*** TASK MATERIAL ***
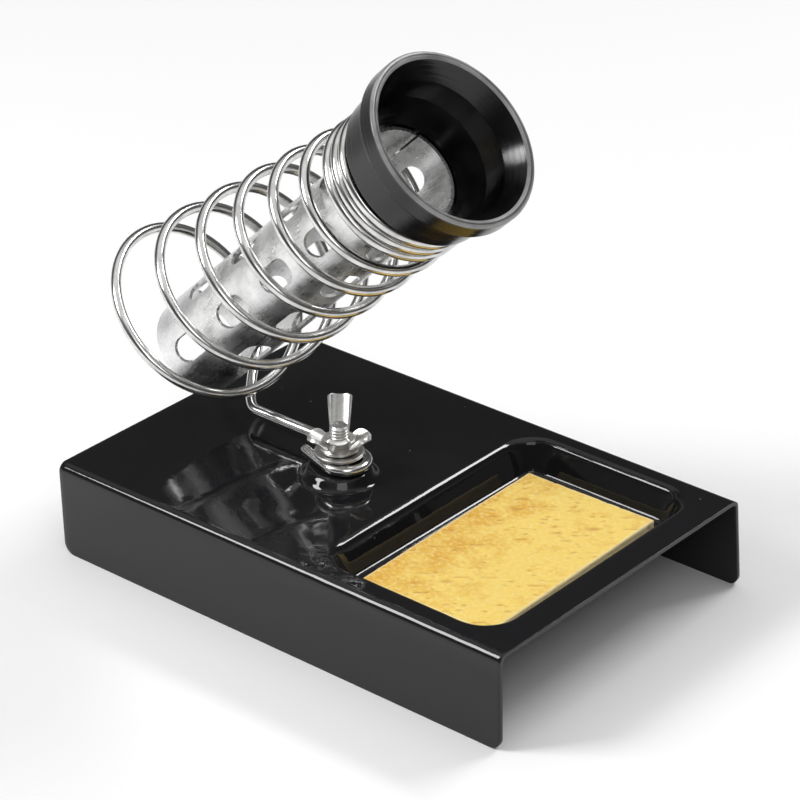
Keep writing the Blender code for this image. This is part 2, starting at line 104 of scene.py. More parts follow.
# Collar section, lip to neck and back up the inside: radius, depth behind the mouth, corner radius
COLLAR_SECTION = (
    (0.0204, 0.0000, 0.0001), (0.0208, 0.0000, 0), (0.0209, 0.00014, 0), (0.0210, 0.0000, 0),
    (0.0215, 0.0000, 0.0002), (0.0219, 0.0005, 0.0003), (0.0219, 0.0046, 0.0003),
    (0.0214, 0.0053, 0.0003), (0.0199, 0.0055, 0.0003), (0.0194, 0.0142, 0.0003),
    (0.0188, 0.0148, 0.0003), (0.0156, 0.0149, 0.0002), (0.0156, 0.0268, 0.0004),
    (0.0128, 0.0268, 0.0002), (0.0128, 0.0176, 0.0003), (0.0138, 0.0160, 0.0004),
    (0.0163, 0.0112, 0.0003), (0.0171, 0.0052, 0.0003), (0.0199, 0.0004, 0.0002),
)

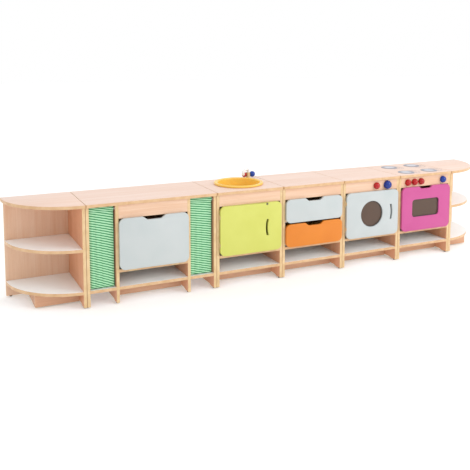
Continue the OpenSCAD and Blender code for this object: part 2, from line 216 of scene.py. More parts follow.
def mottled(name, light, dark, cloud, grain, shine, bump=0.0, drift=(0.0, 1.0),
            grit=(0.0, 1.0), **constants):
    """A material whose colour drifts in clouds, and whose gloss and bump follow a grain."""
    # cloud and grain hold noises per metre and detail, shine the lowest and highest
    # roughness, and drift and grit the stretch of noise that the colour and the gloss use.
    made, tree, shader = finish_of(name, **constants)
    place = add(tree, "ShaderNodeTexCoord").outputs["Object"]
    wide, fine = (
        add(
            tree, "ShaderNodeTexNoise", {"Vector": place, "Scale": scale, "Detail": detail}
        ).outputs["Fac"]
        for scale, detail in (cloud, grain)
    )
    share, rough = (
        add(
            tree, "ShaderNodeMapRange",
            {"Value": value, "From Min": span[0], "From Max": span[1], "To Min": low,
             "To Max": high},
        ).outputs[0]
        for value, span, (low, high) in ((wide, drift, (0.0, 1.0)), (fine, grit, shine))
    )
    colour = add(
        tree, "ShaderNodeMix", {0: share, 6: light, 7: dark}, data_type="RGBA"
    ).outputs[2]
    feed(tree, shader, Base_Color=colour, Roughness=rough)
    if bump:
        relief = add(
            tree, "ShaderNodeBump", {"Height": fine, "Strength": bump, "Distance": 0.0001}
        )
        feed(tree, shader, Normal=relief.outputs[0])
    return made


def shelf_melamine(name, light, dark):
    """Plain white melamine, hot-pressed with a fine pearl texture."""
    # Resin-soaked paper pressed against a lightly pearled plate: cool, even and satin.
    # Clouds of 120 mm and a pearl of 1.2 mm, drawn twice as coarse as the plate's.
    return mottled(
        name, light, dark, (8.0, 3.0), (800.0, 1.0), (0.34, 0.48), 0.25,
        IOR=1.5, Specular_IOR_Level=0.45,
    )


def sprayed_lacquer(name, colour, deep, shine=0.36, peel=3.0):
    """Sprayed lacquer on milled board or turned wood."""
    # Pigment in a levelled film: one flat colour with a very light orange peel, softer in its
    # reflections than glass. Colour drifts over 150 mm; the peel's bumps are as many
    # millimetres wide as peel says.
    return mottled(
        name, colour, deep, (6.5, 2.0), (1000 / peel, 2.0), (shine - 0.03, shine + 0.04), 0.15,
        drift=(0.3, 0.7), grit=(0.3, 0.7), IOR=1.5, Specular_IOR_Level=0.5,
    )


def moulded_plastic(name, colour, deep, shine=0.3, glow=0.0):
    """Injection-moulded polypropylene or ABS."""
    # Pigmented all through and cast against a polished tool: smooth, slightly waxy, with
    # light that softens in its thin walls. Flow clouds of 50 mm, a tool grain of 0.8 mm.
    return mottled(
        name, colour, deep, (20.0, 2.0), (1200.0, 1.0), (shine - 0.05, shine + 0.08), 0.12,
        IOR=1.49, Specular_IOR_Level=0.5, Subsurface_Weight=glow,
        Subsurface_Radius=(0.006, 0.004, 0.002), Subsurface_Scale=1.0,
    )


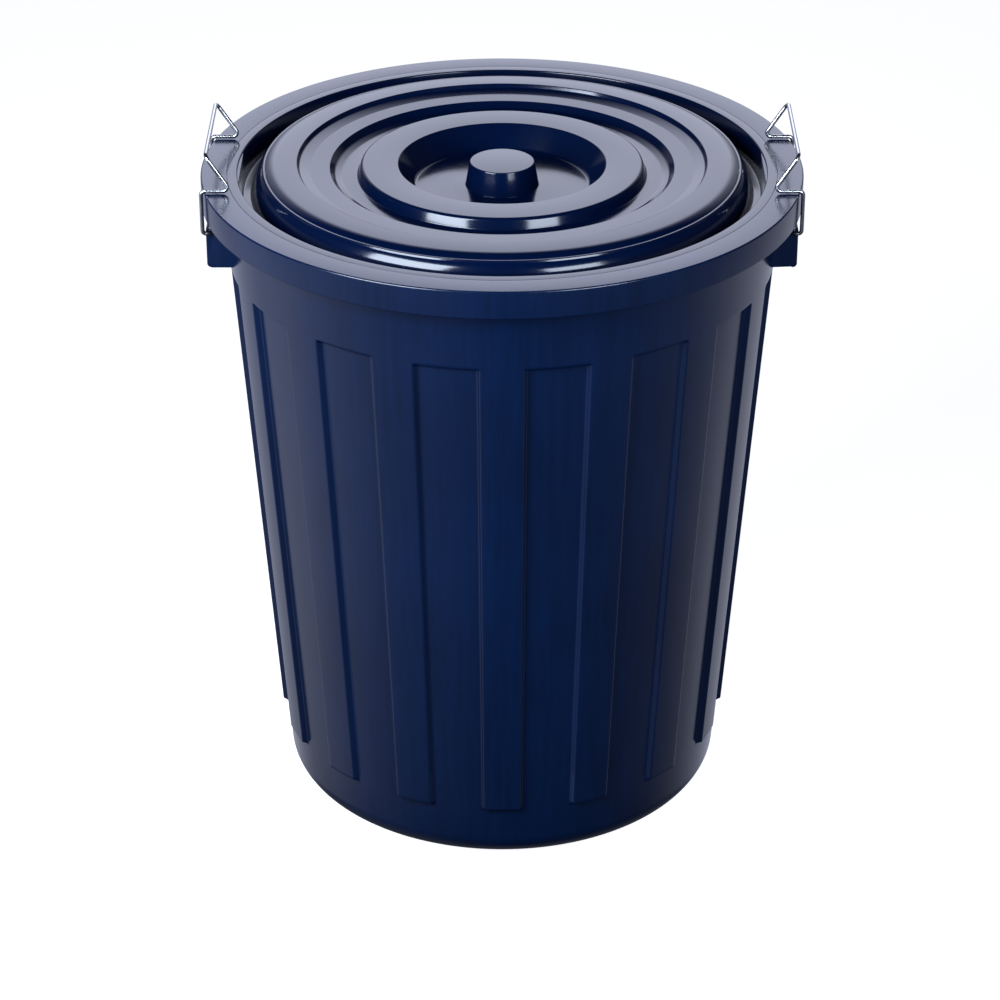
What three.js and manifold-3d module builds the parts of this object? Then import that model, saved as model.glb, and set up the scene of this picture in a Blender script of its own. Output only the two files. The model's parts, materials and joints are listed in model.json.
***
BRIEF
Return each entry from the material above exactly as it appears.

EXERCISE RESULT
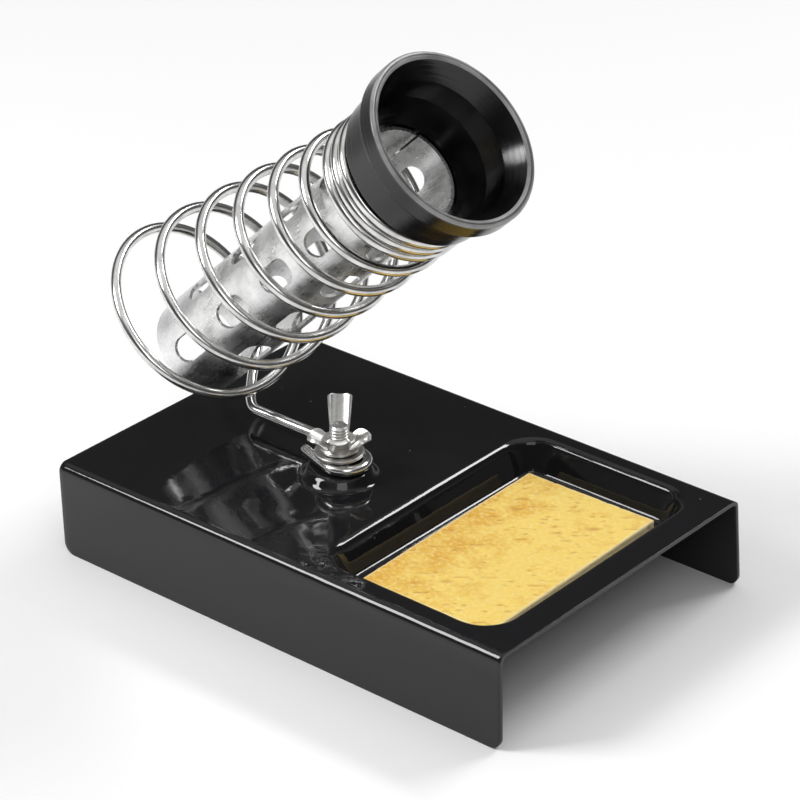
Keep writing the Blender code for this image. This is part 2, starting at line 104 of scene.py. More parts follow.
# Collar section, lip to neck and back up the inside: radius, depth behind the mouth, corner radius
COLLAR_SECTION = (
    (0.0204, 0.0000, 0.0001), (0.0208, 0.0000, 0), (0.0209, 0.00014, 0), (0.0210, 0.0000, 0),
    (0.0215, 0.0000, 0.0002), (0.0219, 0.0005, 0.0003), (0.0219, 0.0046, 0.0003),
    (0.0214, 0.0053, 0.0003), (0.0199, 0.0055, 0.0003), (0.0194, 0.0142, 0.0003),
    (0.0188, 0.0148, 0.0003), (0.0156, 0.0149, 0.0002), (0.0156, 0.0268, 0.0004),
    (0.0128, 0.0268, 0.0002), (0.0128, 0.0176, 0.0003), (0.0138, 0.0160, 0.0004),
    (0.0163, 0.0112, 0.0003), (0.0171, 0.0052, 0.0003), (0.0199, 0.0004, 0.0002),
)

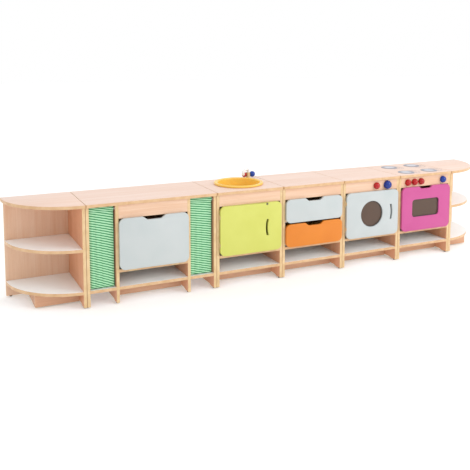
Continue the OpenSCAD and Blender code for this object: part 2, from line 216 of scene.py. More parts follow.
def mottled(name, light, dark, cloud, grain, shine, bump=0.0, drift=(0.0, 1.0),
            grit=(0.0, 1.0), **constants):
    """A material whose colour drifts in clouds, and whose gloss and bump follow a grain."""
    # cloud and grain hold noises per metre and detail, shine the lowest and highest
    # roughness, and drift and grit the stretch of noise that the colour and the gloss use.
    made, tree, shader = finish_of(name, **constants)
    place = add(tree, "ShaderNodeTexCoord").outputs["Object"]
    wide, fine = (
        add(
            tree, "ShaderNodeTexNoise", {"Vector": place, "Scale": scale, "Detail": detail}
        ).outputs["Fac"]
        for scale, detail in (cloud, grain)
    )
    share, rough = (
        add(
            tree, "ShaderNodeMapRange",
            {"Value": value, "From Min": span[0], "From Max": span[1], "To Min": low,
             "To Max": high},
        ).outputs[0]
        for value, span, (low, high) in ((wide, drift, (0.0, 1.0)), (fine, grit, shine))
    )
    colour = add(
        tree, "ShaderNodeMix", {0: share, 6: light, 7: dark}, data_type="RGBA"
    ).outputs[2]
    feed(tree, shader, Base_Color=colour, Roughness=rough)
    if bump:
        relief = add(
            tree, "ShaderNodeBump", {"Height": fine, "Strength": bump, "Distance": 0.0001}
        )
        feed(tree, shader, Normal=relief.outputs[0])
    return made


def shelf_melamine(name, light, dark):
    """Plain white melamine, hot-pressed with a fine pearl texture."""
    # Resin-soaked paper pressed against a lightly pearled plate: cool, even and satin.
    # Clouds of 120 mm and a pearl of 1.2 mm, drawn twice as coarse as the plate's.
    return mottled(
        name, light, dark, (8.0, 3.0), (800.0, 1.0), (0.34, 0.48), 0.25,
        IOR=1.5, Specular_IOR_Level=0.45,
    )


def sprayed_lacquer(name, colour, deep, shine=0.36, peel=3.0):
    """Sprayed lacquer on milled board or turned wood."""
    # Pigment in a levelled film: one flat colour with a very light orange peel, softer in its
    # reflections than glass. Colour drifts over 150 mm; the peel's bumps are as many
    # millimetres wide as peel says.
    return mottled(
        name, colour, deep, (6.5, 2.0), (1000 / peel, 2.0), (shine - 0.03, shine + 0.04), 0.15,
        drift=(0.3, 0.7), grit=(0.3, 0.7), IOR=1.5, Specular_IOR_Level=0.5,
    )


def moulded_plastic(name, colour, deep, shine=0.3, glow=0.0):
    """Injection-moulded polypropylene or ABS."""
    # Pigmented all through and cast against a polished tool: smooth, slightly waxy, with
    # light that softens in its thin walls. Flow clouds of 50 mm, a tool grain of 0.8 mm.
    return mottled(
        name, colour, deep, (20.0, 2.0), (1200.0, 1.0), (shine - 0.05, shine + 0.08), 0.12,
        IOR=1.49, Specular_IOR_Level=0.5, Subsurface_Weight=glow,
        Subsurface_Radius=(0.006, 0.004, 0.002), Subsurface_Scale=1.0,
    )


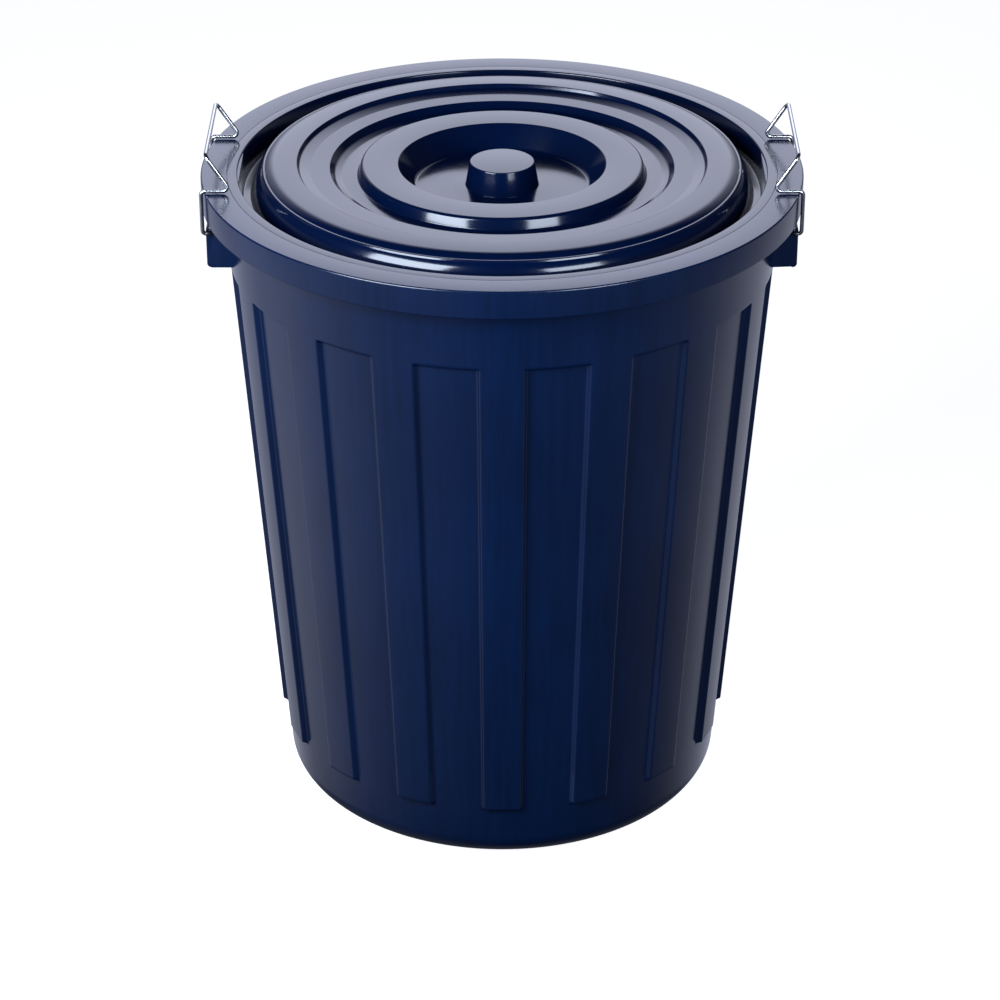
What three.js and manifold-3d module builds the parts of this object? Then import that model, saved as model.glb, and set up the scene of this picture in a Blender script of its own. Output only the two files. The model's parts, materials and joints are listed in model.json.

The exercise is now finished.